* WORK INSTRUCTIONS
Output the full listing word for word.

[Start of INFORMATION SUPPLIED]

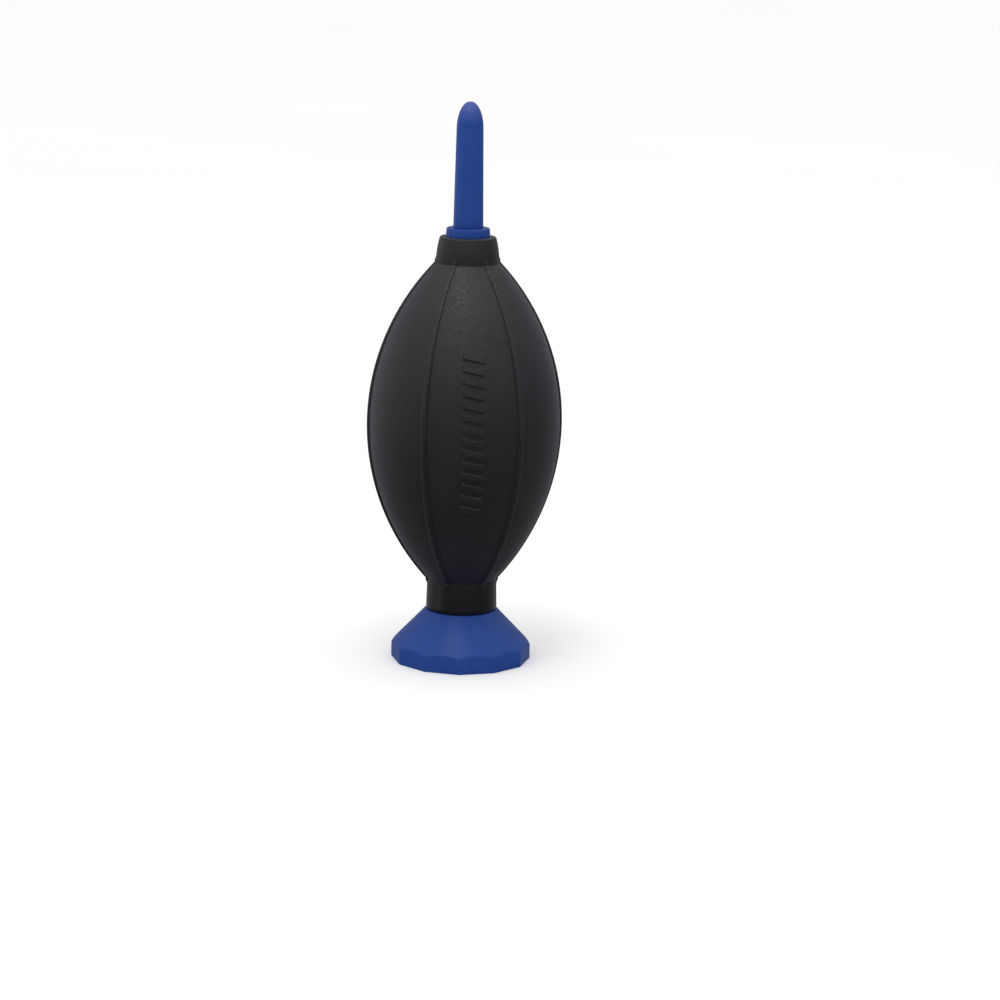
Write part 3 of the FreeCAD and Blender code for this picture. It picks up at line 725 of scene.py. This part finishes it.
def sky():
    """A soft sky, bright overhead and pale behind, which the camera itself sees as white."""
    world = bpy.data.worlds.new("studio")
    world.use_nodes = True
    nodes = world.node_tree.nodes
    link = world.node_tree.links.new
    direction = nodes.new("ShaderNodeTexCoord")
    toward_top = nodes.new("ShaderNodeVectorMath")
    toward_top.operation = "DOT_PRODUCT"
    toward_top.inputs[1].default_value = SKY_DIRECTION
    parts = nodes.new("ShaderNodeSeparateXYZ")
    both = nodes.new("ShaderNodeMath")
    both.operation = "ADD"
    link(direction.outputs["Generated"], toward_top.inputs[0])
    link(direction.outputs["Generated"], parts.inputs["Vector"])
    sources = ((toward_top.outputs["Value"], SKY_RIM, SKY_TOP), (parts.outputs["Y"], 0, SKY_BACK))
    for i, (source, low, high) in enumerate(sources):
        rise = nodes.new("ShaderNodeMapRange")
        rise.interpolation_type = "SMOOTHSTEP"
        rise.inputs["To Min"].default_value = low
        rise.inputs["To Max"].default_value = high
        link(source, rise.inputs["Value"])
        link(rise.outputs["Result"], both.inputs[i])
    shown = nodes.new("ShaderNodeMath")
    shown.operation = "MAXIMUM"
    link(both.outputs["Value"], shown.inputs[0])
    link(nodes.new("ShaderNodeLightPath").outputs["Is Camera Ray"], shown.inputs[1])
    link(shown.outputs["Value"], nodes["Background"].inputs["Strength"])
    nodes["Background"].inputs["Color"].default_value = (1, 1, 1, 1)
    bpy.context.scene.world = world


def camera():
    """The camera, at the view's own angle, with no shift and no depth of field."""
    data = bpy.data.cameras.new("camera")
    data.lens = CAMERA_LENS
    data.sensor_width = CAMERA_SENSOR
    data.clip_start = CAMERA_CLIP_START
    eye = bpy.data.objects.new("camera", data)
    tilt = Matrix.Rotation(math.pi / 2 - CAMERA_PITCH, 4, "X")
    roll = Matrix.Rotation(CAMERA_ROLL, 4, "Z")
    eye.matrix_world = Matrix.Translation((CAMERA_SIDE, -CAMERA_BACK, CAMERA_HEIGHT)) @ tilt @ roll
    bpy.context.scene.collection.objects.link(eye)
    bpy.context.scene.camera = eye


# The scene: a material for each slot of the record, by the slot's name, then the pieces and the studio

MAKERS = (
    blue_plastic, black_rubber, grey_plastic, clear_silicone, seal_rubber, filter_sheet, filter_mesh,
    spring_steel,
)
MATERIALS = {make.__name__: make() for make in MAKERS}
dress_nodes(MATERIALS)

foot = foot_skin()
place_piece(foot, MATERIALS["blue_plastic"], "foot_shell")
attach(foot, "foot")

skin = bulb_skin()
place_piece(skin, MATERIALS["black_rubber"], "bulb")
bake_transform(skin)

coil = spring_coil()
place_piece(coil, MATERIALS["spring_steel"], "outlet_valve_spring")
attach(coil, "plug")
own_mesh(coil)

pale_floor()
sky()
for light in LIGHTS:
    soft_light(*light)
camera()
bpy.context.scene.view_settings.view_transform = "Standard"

[End of INFORMATION SUPPLIED]

* RESULT OF THIS EXERCISE
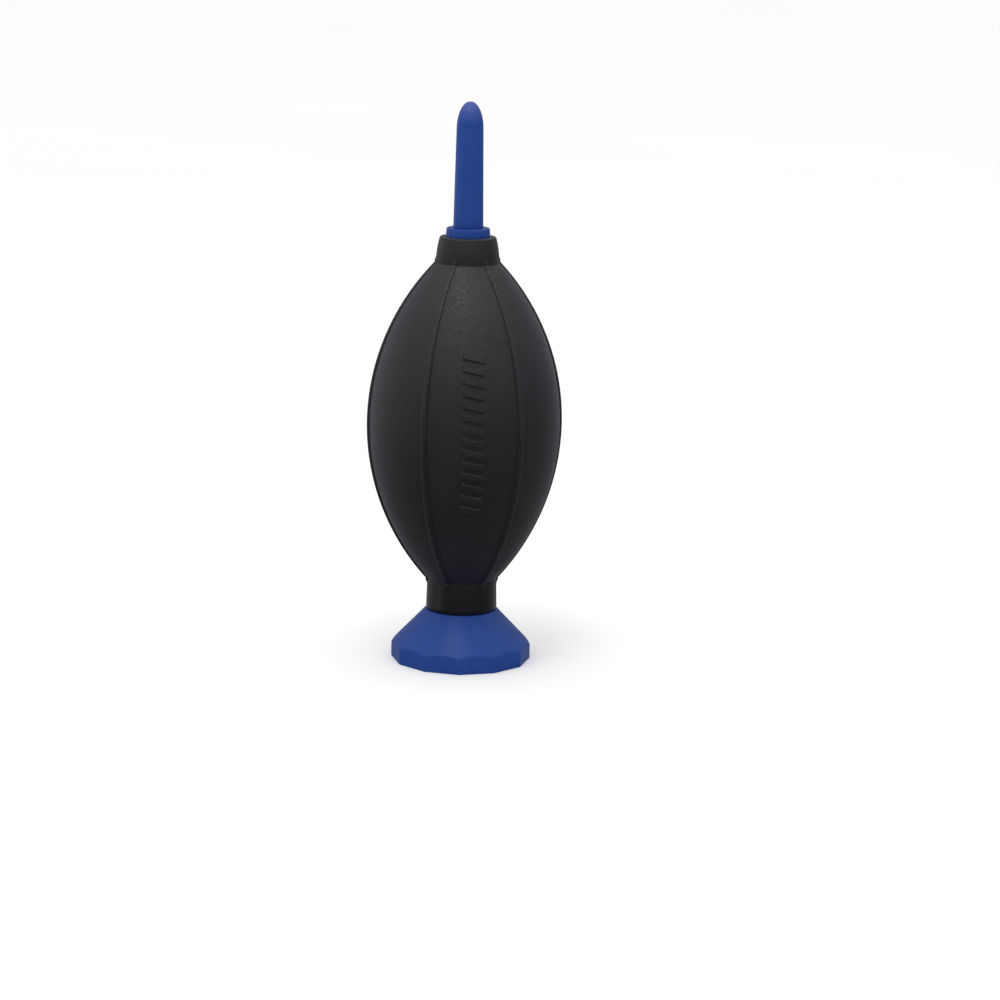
Write part 3 of the FreeCAD and Blender code for this picture. It picks up at line 725 of scene.py. This part finishes it.
def sky():
    """A soft sky, bright overhead and pale behind, which the camera itself sees as white."""
    world = bpy.data.worlds.new("studio")
    world.use_nodes = True
    nodes = world.node_tree.nodes
    link = world.node_tree.links.new
    direction = nodes.new("ShaderNodeTexCoord")
    toward_top = nodes.new("ShaderNodeVectorMath")
    toward_top.operation = "DOT_PRODUCT"
    toward_top.inputs[1].default_value = SKY_DIRECTION
    parts = nodes.new("ShaderNodeSeparateXYZ")
    both = nodes.new("ShaderNodeMath")
    both.operation = "ADD"
    link(direction.outputs["Generated"], toward_top.inputs[0])
    link(direction.outputs["Generated"], parts.inputs["Vector"])
    sources = ((toward_top.outputs["Value"], SKY_RIM, SKY_TOP), (parts.outputs["Y"], 0, SKY_BACK))
    for i, (source, low, high) in enumerate(sources):
        rise = nodes.new("ShaderNodeMapRange")
        rise.interpolation_type = "SMOOTHSTEP"
        rise.inputs["To Min"].default_value = low
        rise.inputs["To Max"].default_value = high
        link(source, rise.inputs["Value"])
        link(rise.outputs["Result"], both.inputs[i])
    shown = nodes.new("ShaderNodeMath")
    shown.operation = "MAXIMUM"
    link(both.outputs["Value"], shown.inputs[0])
    link(nodes.new("ShaderNodeLightPath").outputs["Is Camera Ray"], shown.inputs[1])
    link(shown.outputs["Value"], nodes["Background"].inputs["Strength"])
    nodes["Background"].inputs["Color"].default_value = (1, 1, 1, 1)
    bpy.context.scene.world = world


def camera():
    """The camera, at the view's own angle, with no shift and no depth of field."""
    data = bpy.data.cameras.new("camera")
    data.lens = CAMERA_LENS
    data.sensor_width = CAMERA_SENSOR
    data.clip_start = CAMERA_CLIP_START
    eye = bpy.data.objects.new("camera", data)
    tilt = Matrix.Rotation(math.pi / 2 - CAMERA_PITCH, 4, "X")
    roll = Matrix.Rotation(CAMERA_ROLL, 4, "Z")
    eye.matrix_world = Matrix.Translation((CAMERA_SIDE, -CAMERA_BACK, CAMERA_HEIGHT)) @ tilt @ roll
    bpy.context.scene.collection.objects.link(eye)
    bpy.context.scene.camera = eye


# The scene: a material for each slot of the record, by the slot's name, then the pieces and the studio

MAKERS = (
    blue_plastic, black_rubber, grey_plastic, clear_silicone, seal_rubber, filter_sheet, filter_mesh,
    spring_steel,
)
MATERIALS = {make.__name__: make() for make in MAKERS}
dress_nodes(MATERIALS)

foot = foot_skin()
place_piece(foot, MATERIALS["blue_plastic"], "foot_shell")
attach(foot, "foot")

skin = bulb_skin()
place_piece(skin, MATERIALS["black_rubber"], "bulb")
bake_transform(skin)

coil = spring_coil()
place_piece(coil, MATERIALS["spring_steel"], "outlet_valve_spring")
attach(coil, "plug")
own_mesh(coil)

pale_floor()
sky()
for light in LIGHTS:
    soft_light(*light)
camera()
bpy.context.scene.view_settings.view_transform = "Standard"